In 1964, Oey-Gardiner departed for the United States on a Fulbright Scholarship. Intending at first only to improve her English skills, she took up sociology at St. Xavier College in Chicago, Illinois, receiving her degree in 1968. This was followed by two years studying at the College of William & Mary in Williamsburg, Virginia, She later recalled that, as she had failed to return to Indonesia immediately following the completion of her Fulbright Scholarship, she was almost deported before completing her studies. However, one of her lecturers secured a scholarship from William & Mary, from which she received a master's degree in sociology.

==Academic career==
Oey-Gardiner returned to Indonesia by 1971, when she began teaching sociology at the University of Indonesia. She was sent to the Harvard School of Public Health in Cambridge, Massachusetts, for her post-graduate studies between 1972 and 1974. According to the newspaper Kompas, Oey-Gardiner began to focus on the gendered aspects of demographics after she was required to replace the sociologist Mely G. Tan at a conference in Dhaka, Bangladesh. After presenting her paper, "Rising Expectations but Limited Opportunities for Women in Indonesia", she began to investigate the gendered aspects of poverty, labour opportunities, and education.
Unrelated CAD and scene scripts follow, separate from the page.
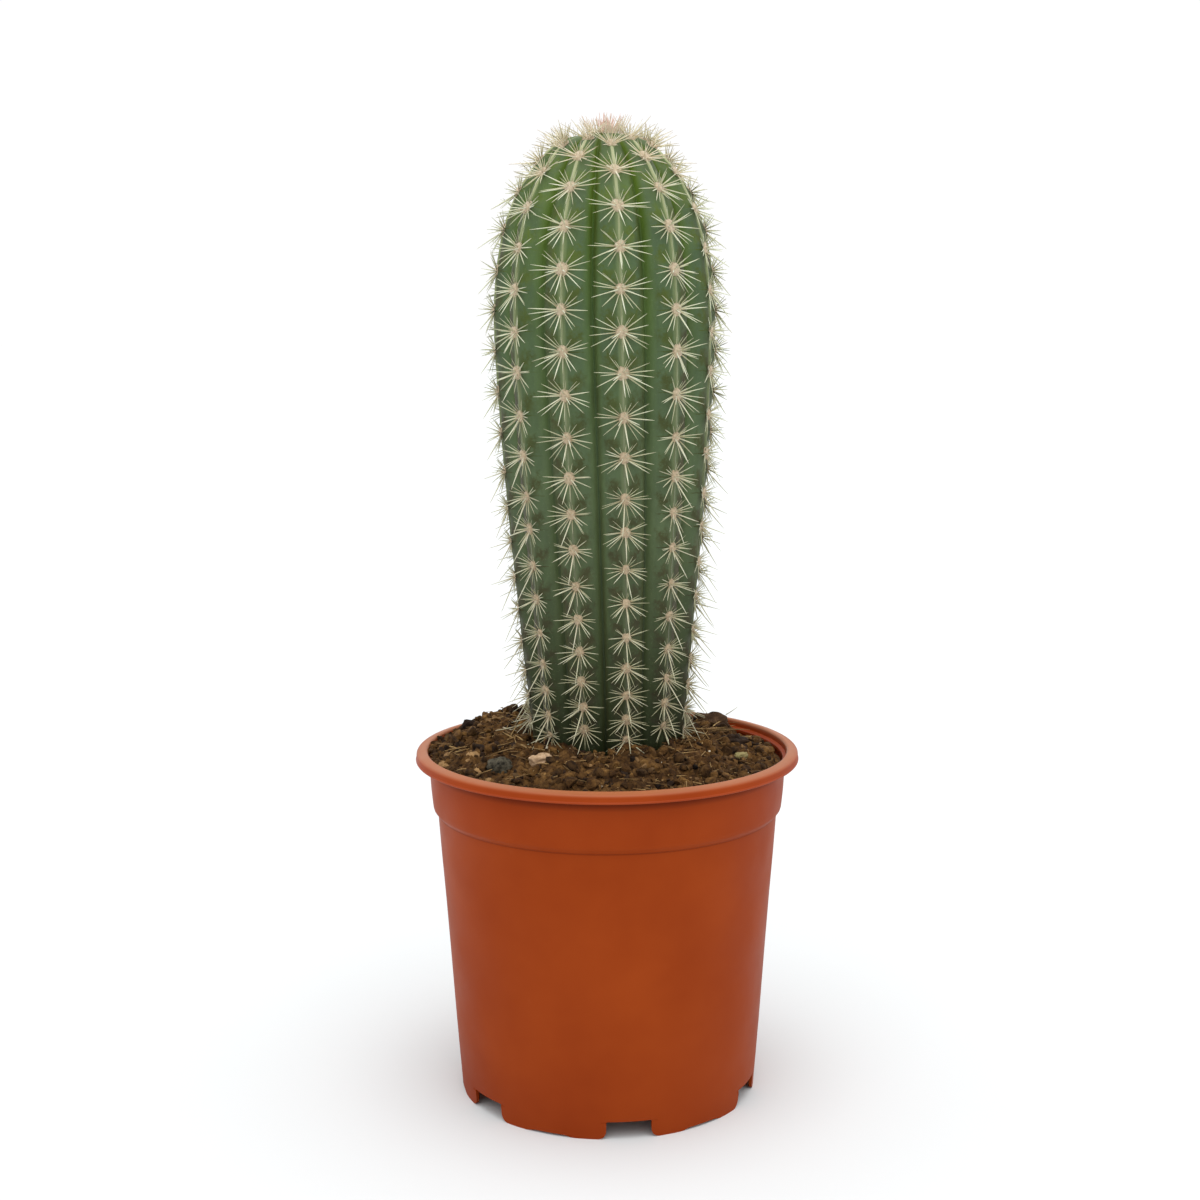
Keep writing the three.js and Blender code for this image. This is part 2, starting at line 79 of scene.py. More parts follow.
CREASE_DEPTH = 0.00026
CREASE_WIDTH = 0.085
# Heights and sizes of the ripples and pores of the skin.
RIPPLE_HEIGHT, RIPPLE_SIZE = 0.00035, 0.012
PORE_HEIGHT, PORE_SIZE = 0.00008, 0.0016

# Heights of the areoles of the even ribs, and of the odd ribs, which carry theirs half a pitch higher.
AREOLES = np.array([
    [
        0.4166, 0.4050, 0.3901, 0.3736, 0.3566, 0.3393, 0.3225, 0.3043, 0.2876, 0.2705, 0.2566, 0.2408,
        0.2263, 0.2114, 0.1979, 0.1861, 0.1750, 0.1660,
    ],
    [
        0.4192, 0.4110, 0.3979, 0.3821, 0.3646, 0.3483, 0.3314, 0.3134, 0.2958, 0.2793, 0.2639, 0.2489,
        0.2334, 0.2192, 0.2050, 0.1920, 0.1807, 0.1705,
    ],
])

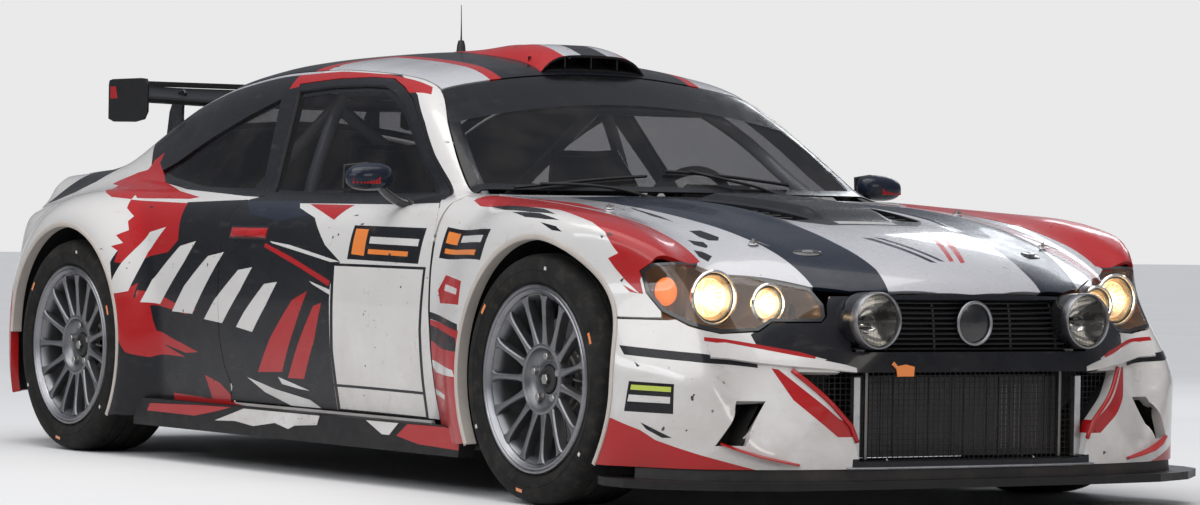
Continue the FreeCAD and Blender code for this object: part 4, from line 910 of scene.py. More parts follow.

Oey-Gardiner received the Ford-Rockefeller Population Research Grant in the late 1970s. This enabled her to complete her doctorate in demography from the Australian National University in 1982, with the dissertation The Impact of Migration on Fertility: A Case Study of Transmigration in Lampung, Indonesia. Oey-Gardiner established Insan Hitawasana Sejahtera, which provides consulting services for research projects, in 1991. As of 2012, she serves as both manager and senior researcher. She has also been involved in the Indonesian Academy of Sciences and the Centre for Strategic and International Studies.

On 15 July 1998, responding to several days of rioting the previous May, Oey-Gardiner - together with activists and academics including Mely G. Tan, Sinta Nuriyah, and Saparinah Sadli - spoke with President B. J. Habibie regarding the need to prevent violence against women; the National Commission on Violence against Women was established later that year. In a 1998 interview with Kompas, Oey-Gardiner received the opening of discourse about violence against women positively. She further expressed hope that improved education would reduce gender biases and make equal opportunities possible in the labour market.

In 2001, Oey-Gardiner became the first woman to be appointed full professor at the Faculty of Economics, University of Indonesia. At the time of her appointment, she delivered a speech titled "Mendobrak Langit-langit Kaca: Lambat, namun Tak Terelakkan" ('Shattering the Glass Ceiling: Slowly but Inexorably'), in which she challenged the claim that Indonesia was free of gender discrimination by exploring quantitative indicators of discriminatory practices in the country. She was elected chair of the university's academic senate in 2004.

Oey-Gardiner retired from the University of Indonesia in 2006; however, she continued to teach as a guest lecturer. As of 2012, she continues to conduct research, with a particular interest on poverty and gender issues as well as access to social services. For her continued dedication to scholarship, in 2016 she was one of three academics to receive a Cendekiawan Berdedikasi Award from the newspaper Kompas.

Oey-Gardiner married Peter Gardiner, a fellow student at the Australian National University, in 1982; they had a son, Conrad, in 1985. The couple collaborated on several projects together. Oey-Gardiner described Peter as better at "conceptualizing and designing studies or writing proposals", which she would then realize.